**Given problem**
Set down exactly the lines from the one with "for name, piece" to the one with "for node in", both included, and no line outside that range.

**The data**
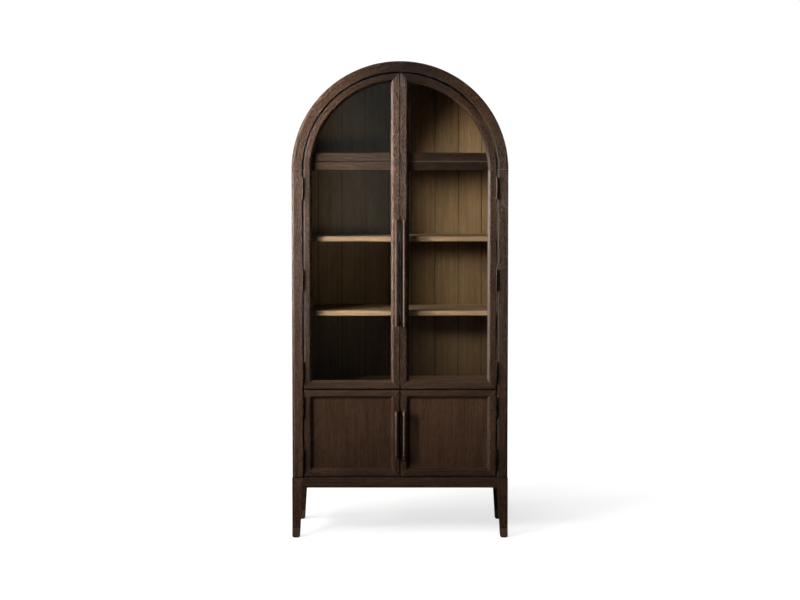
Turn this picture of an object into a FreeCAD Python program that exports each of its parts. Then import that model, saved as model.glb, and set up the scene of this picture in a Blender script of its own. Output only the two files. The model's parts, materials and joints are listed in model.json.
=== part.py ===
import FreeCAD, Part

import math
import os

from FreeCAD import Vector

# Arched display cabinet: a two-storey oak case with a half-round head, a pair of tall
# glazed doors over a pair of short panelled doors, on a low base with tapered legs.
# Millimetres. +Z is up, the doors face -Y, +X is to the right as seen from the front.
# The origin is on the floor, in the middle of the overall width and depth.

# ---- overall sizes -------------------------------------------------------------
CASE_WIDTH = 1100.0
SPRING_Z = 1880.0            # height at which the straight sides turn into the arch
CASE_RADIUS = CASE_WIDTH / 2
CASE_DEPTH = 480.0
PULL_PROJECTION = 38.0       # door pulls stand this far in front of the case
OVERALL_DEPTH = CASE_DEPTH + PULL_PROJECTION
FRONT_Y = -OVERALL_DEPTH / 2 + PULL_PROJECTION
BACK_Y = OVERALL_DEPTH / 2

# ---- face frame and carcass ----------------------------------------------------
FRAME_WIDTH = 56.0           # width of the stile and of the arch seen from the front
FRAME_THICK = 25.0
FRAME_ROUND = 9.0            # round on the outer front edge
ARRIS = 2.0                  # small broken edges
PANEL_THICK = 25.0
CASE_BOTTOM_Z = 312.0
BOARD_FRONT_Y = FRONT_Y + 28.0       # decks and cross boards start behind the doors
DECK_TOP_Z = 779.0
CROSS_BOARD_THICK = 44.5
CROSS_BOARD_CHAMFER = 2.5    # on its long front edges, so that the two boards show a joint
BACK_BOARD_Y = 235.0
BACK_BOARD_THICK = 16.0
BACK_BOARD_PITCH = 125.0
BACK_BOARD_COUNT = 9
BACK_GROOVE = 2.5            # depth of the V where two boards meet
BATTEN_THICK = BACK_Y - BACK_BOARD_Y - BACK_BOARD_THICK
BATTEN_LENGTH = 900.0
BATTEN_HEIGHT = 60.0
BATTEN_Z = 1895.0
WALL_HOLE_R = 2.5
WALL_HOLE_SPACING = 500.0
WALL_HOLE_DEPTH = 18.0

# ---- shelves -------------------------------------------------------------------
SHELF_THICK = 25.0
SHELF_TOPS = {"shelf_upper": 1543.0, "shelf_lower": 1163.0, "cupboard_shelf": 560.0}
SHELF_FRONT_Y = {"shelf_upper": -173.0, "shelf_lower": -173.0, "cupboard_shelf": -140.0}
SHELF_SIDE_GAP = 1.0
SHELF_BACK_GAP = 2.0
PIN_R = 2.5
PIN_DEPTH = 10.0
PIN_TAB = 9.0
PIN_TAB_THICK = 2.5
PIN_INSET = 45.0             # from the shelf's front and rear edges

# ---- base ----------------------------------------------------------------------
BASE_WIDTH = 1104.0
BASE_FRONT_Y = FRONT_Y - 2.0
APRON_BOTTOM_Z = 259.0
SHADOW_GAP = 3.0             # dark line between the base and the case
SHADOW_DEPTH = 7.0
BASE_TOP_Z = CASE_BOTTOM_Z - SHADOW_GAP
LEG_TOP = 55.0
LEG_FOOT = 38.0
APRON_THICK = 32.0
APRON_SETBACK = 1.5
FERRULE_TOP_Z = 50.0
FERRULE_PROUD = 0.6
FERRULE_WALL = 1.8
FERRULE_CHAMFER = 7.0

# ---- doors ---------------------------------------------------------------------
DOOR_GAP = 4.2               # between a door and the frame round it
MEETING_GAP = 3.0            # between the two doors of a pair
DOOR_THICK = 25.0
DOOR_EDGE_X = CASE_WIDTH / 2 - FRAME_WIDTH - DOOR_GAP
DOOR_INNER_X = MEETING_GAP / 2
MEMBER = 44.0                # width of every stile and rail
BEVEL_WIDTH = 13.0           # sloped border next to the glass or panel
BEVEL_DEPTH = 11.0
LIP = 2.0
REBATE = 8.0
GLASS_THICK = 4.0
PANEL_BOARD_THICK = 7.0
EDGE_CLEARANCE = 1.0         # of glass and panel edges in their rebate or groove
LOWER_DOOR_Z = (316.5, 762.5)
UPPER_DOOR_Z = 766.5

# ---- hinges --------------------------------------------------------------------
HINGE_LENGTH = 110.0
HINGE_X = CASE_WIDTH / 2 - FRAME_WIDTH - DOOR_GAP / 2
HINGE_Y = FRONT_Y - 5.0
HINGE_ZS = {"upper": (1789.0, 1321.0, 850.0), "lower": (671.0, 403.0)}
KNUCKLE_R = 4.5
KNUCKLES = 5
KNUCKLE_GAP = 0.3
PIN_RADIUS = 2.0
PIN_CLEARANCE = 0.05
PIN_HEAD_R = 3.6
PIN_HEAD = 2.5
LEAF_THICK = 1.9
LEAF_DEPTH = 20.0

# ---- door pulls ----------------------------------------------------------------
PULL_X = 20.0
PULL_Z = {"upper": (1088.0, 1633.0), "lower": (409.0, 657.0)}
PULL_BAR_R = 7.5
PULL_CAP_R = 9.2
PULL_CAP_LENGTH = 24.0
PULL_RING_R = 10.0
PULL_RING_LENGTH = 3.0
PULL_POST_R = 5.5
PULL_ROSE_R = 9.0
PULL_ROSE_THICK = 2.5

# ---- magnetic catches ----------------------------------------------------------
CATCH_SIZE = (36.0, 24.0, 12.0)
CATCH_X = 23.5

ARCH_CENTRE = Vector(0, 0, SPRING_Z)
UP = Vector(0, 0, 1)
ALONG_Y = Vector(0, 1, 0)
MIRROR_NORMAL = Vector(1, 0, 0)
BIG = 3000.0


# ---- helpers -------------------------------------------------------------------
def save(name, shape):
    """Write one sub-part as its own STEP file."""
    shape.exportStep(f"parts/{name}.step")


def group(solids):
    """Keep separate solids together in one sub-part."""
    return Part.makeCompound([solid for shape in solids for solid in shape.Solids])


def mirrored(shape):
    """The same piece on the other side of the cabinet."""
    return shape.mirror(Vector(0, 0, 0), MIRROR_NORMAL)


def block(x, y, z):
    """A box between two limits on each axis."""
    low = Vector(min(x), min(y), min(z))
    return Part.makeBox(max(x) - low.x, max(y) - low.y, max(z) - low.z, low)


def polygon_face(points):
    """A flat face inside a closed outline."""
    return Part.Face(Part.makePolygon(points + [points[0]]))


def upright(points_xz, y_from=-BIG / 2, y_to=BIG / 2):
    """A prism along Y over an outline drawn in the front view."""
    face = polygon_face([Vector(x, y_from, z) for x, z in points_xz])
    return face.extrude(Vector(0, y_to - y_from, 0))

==

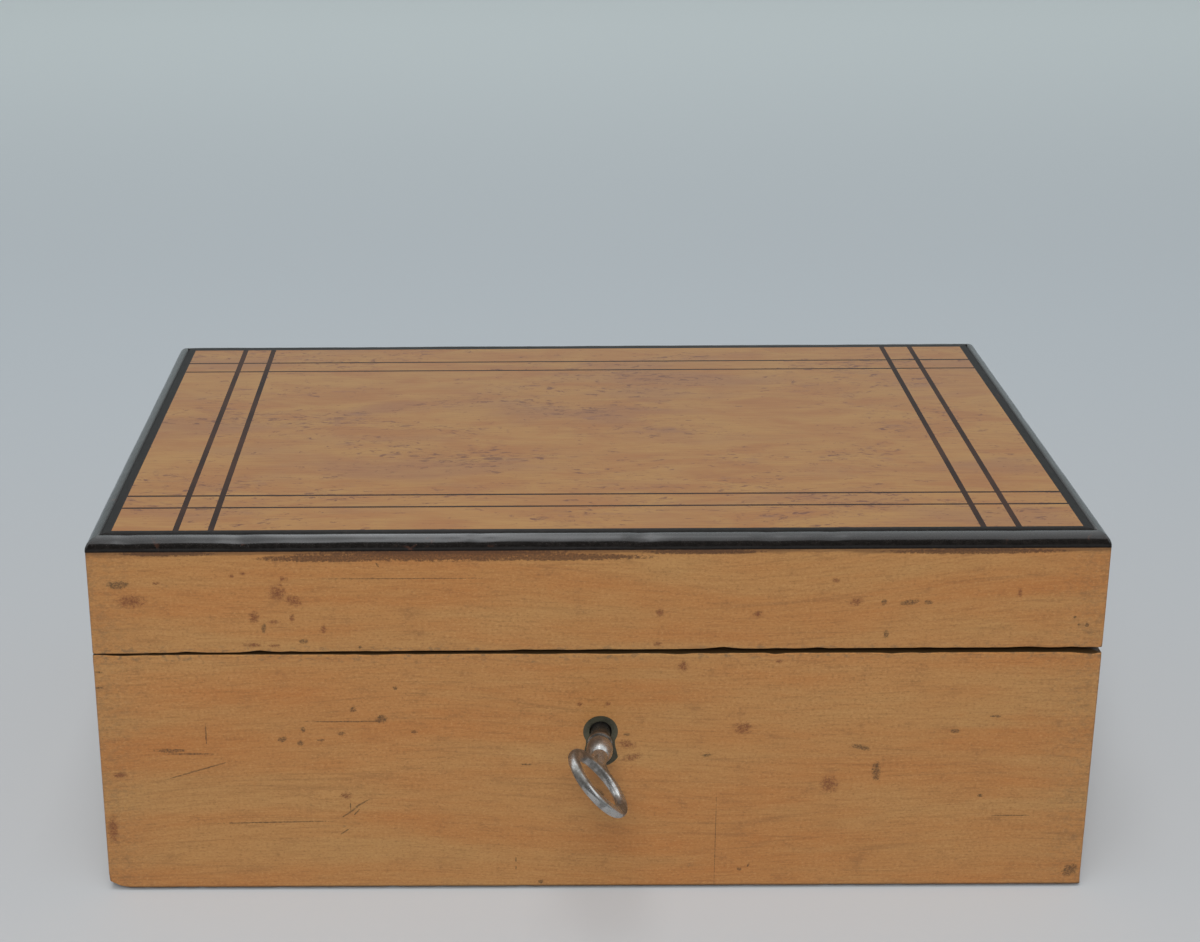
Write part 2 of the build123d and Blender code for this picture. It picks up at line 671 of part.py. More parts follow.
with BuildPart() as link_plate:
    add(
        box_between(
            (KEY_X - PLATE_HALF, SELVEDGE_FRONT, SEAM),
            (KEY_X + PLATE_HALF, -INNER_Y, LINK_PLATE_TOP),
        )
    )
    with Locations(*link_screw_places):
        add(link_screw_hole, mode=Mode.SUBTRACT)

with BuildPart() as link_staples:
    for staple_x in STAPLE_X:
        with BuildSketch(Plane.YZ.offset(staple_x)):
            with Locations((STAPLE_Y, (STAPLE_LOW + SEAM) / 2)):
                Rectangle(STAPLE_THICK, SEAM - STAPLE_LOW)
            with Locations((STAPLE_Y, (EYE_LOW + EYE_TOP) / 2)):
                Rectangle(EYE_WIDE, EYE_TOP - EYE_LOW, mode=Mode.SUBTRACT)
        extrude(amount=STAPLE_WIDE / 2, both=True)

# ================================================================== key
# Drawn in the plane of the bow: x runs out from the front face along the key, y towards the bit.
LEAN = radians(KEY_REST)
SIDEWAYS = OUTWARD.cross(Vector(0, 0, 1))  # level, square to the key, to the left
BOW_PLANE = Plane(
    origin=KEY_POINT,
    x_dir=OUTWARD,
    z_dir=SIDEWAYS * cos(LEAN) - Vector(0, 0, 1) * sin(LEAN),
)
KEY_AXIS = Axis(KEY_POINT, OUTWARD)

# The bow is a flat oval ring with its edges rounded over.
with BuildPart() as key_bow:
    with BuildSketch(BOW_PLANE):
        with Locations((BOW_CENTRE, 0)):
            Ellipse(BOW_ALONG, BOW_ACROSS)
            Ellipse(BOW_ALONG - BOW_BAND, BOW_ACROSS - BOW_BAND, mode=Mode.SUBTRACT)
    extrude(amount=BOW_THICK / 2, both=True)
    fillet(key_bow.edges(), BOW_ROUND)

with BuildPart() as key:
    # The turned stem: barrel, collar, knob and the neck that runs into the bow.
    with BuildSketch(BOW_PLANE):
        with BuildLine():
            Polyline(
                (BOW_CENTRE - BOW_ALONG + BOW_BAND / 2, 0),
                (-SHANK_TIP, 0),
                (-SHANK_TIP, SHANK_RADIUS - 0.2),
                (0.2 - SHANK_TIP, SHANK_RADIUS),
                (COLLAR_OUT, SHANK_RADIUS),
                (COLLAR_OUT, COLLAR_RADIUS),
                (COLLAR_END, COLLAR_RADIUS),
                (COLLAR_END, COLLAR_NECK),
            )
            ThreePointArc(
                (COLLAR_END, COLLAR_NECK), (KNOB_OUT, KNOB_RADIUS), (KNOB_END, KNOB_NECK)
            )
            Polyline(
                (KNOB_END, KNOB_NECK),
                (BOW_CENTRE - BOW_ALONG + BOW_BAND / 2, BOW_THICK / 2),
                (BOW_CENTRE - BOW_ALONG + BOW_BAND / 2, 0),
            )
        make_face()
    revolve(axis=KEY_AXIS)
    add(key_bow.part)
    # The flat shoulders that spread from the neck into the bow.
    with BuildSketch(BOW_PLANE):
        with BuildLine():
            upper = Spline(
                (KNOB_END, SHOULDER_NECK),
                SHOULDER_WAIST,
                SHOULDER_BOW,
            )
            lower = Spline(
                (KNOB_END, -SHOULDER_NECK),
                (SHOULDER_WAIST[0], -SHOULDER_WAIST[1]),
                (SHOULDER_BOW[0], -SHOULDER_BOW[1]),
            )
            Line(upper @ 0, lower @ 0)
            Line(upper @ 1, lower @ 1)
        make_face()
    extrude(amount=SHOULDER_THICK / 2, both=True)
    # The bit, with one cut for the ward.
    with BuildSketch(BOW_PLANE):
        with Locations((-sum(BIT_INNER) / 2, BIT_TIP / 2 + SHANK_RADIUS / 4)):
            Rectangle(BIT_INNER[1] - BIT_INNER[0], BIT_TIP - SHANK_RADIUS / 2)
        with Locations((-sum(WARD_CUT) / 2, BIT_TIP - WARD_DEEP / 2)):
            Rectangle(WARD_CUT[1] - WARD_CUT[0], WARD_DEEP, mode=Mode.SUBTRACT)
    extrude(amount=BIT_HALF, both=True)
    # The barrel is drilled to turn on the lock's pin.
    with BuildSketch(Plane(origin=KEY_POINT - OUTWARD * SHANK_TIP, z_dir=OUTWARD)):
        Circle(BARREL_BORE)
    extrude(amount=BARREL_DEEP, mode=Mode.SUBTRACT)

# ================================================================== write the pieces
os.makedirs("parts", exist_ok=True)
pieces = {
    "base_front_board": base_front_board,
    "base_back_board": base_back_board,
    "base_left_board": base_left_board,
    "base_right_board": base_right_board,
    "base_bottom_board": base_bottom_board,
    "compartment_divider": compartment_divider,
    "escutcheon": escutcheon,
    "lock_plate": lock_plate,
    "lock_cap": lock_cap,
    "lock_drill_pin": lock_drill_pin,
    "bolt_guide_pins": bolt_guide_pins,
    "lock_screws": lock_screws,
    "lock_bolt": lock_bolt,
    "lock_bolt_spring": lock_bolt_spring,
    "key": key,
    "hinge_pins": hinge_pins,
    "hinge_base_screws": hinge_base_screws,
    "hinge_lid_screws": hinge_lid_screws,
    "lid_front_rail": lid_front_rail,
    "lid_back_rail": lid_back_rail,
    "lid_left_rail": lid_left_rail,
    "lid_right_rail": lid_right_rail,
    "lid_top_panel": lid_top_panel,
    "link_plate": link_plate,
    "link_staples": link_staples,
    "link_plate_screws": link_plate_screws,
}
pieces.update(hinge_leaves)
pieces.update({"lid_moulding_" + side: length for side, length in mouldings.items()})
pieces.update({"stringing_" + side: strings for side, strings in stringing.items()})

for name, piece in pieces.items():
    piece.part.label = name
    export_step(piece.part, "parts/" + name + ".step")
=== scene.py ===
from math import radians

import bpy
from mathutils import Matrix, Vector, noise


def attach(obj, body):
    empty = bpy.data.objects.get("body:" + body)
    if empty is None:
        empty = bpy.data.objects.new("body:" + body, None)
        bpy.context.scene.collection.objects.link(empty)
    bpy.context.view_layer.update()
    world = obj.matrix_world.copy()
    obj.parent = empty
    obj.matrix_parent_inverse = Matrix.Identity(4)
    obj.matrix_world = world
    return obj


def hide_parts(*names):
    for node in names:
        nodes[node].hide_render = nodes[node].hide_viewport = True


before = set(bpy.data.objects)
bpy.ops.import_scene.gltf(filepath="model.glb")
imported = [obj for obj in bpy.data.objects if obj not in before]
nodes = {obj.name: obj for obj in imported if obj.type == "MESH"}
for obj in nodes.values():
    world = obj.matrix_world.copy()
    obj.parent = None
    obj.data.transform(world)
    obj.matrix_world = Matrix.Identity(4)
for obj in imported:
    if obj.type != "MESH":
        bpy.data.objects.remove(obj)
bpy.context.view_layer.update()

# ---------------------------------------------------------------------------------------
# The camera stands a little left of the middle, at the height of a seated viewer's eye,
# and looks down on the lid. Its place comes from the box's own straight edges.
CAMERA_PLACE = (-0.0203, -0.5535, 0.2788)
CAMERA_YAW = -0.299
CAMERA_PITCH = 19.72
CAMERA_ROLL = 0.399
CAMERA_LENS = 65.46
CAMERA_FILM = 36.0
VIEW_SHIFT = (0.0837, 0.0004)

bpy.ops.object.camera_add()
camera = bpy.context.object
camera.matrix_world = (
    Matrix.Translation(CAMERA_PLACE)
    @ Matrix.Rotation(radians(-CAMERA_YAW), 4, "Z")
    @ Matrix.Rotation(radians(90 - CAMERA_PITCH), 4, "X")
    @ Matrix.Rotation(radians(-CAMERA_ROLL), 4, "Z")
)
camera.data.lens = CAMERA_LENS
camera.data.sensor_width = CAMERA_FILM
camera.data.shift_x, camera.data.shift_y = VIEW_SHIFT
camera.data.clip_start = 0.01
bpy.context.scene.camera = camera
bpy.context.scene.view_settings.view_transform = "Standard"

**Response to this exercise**
for name, piece in pieces.items():
    piece.part.label = name
    export_step(piece.part, "parts/" + name + ".step")
=== scene.py ===
from math import radians

import bpy
from mathutils import Matrix, Vector, noise


def attach(obj, body):
    empty = bpy.data.objects.get("body:" + body)
    if empty is None:
        empty = bpy.data.objects.new("body:" + body, None)
        bpy.context.scene.collection.objects.link(empty)
    bpy.context.view_layer.update()
    world = obj.matrix_world.copy()
    obj.parent = empty
    obj.matrix_parent_inverse = Matrix.Identity(4)
    obj.matrix_world = world
    return obj


def hide_parts(*names):
    for node in names:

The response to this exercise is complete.